L’intervallo. L’innocenza reclusa di Totò e Veronica

Creato il 02 ottobre 2012 da Onesto_e_spietato @OnestoeSpietato

Napoli. Il carretto passava e quell’uomo gridava granite. Ma quell’uomo, nel fisico ma non nell’età, Salvatore, non fece il suo consueto “mestiere” quel giorno. Accadde tutto un dì imprecisato in cui si ritrovò, controvoglia, ma senza possibilità di scelta, a fare da carceriere a Veronica, quindicenne ribelle colpevole di uno sgarbo al mafiosetto del quartiere. Una giornata da passare insieme e reclusi in un diroccato capannone che sarà per entrambi un lungo intervallo d’innocenza in un mondo che impone di crescere troppo in fretta.

Presentato in concorso agli “Orizzonti” di Venezia 69 e vincitore al Lido di 3 importanti premi collaterali (Premio Pasinetti come Miglior Film, Premio Fedic e Premio Fipresci), L’intervallo, opera prima di finzione di Leonardo Di Costanzo, è un film piccolo piccolo ma dal cuore grande, sobrio e poetico, dall’aspetto ingenuo ma dall’indole decisa, che su più livelli sa intrecciare e stratificare tematica e tecnica, verso un esito godibile, fresco, forma e sostanza di una “pausa” sana e nuova per il cinema italiano.

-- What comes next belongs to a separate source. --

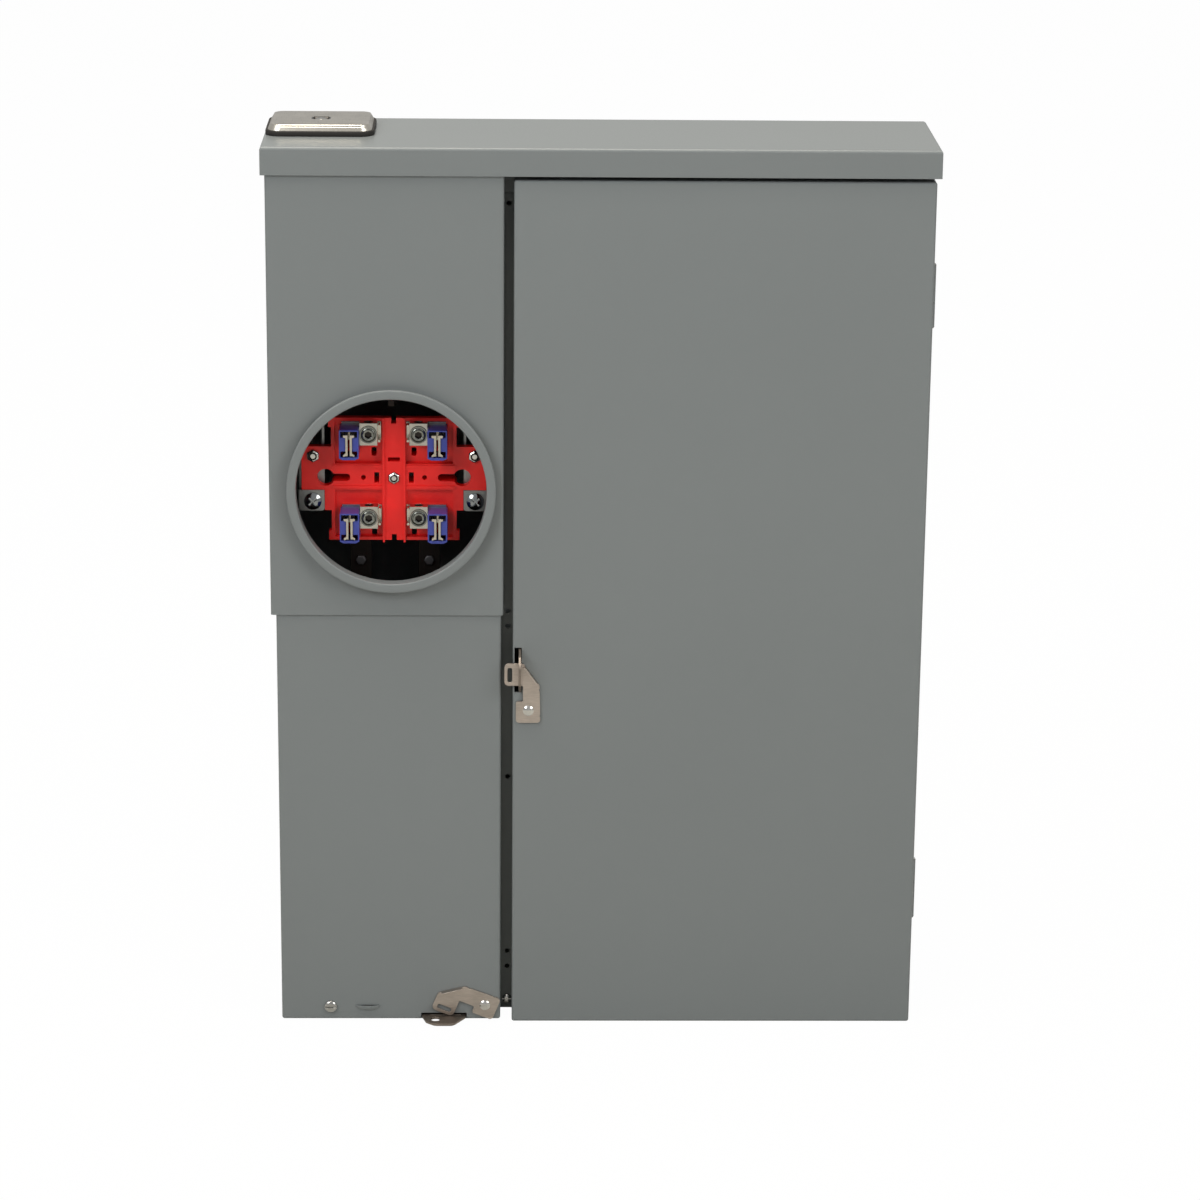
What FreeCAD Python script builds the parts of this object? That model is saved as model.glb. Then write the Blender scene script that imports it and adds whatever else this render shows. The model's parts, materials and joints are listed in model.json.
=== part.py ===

La pellicola annovera come direttore della fotografia e operatore alla macchina il sublime e inflazionato Luca Bigazzi, non plus ultra indiscusso e ricercatissimo del cinema made in Italy. E i frutti di questa presenza sono ben evidenti sin dalla prime sequenze (dominate in tutto il film dalla macchina a mano), dove si percepisce denso un tocco magistrale. Immagini e idee si scontrano e convivono con fare metodico, sintomo di una settima arte cosciente del significato (ma non la morale!) che vuole trasmettere e dell’importanza d’avere alla base un buon soggetto e una buona sceneggiatura.

Veronica e Salvatore, vittima e sentinella under 18, sono due reclusi del Sistema (come loro chiamano la mafia), piccola donna e piccolo uomo che vorrebbero continuare a godersi l’adolescenza, senza dover essere schiacciati da una grande mano invisibile ma (onni)presente che vieta e impaurisce. Lui, alto e grosso, è un pacioccone con lo sguardo imbronciato pieno di domande e carente di risposte; lei, capello al vento e scarponcino con tacco, è una donna bambina dotata di un’acerba sensualità e impaurita dallo zampettare di topolini di città. Sono accomunati dalla voglia di vivere la propria età. Ed è qui che il film si fa commovente, vero, genuino: nelle sequenze in cui confessano di temere fantasmi e spiriti, in quelle in cui si raccontano le credenze dei nonni sui tuoni che sono diavoli in carrozza o scivolati per le scale, quando immaginano un branco di gnu sui riflessi di un muro smaltato o giocano, ridicolizzandolo, a bordo di una chiatta, al reality degli isolani più famoso della Tv.

E sono sulla stessa barca anche per il loro innato e mai passato desiderio di libertà. In quell’edificio pericolante, gabbia dalle finestre arrugginite e sempre spalancate, e circondata da un giardino-boschetto arginato da una rete con squarci atti ad una fuga facile, si può volare via, proprio come gli usignoli e i cardellini di cui parla e riparla Salvatore. Ma non escono, schiavi di uno status quo che intimorisce, lega e incatena, come quel braccialetto che, verso il finale, sarà per Veronica (im)pegno d’amore e rispetto al boss del quartierino.

Ligio alle tre unità aristoteliche di tempo, luogo e azione, il film di Leonardo Di Costanzo è uno spaccato di vita sincero e sentito, intimo e per tutti, che parte in sordina per poi abbracciarci, un piccolo grande entr’acte nel vero senso della parola, proprio come lo è il Cinema nel nostro panta rei quotidiano.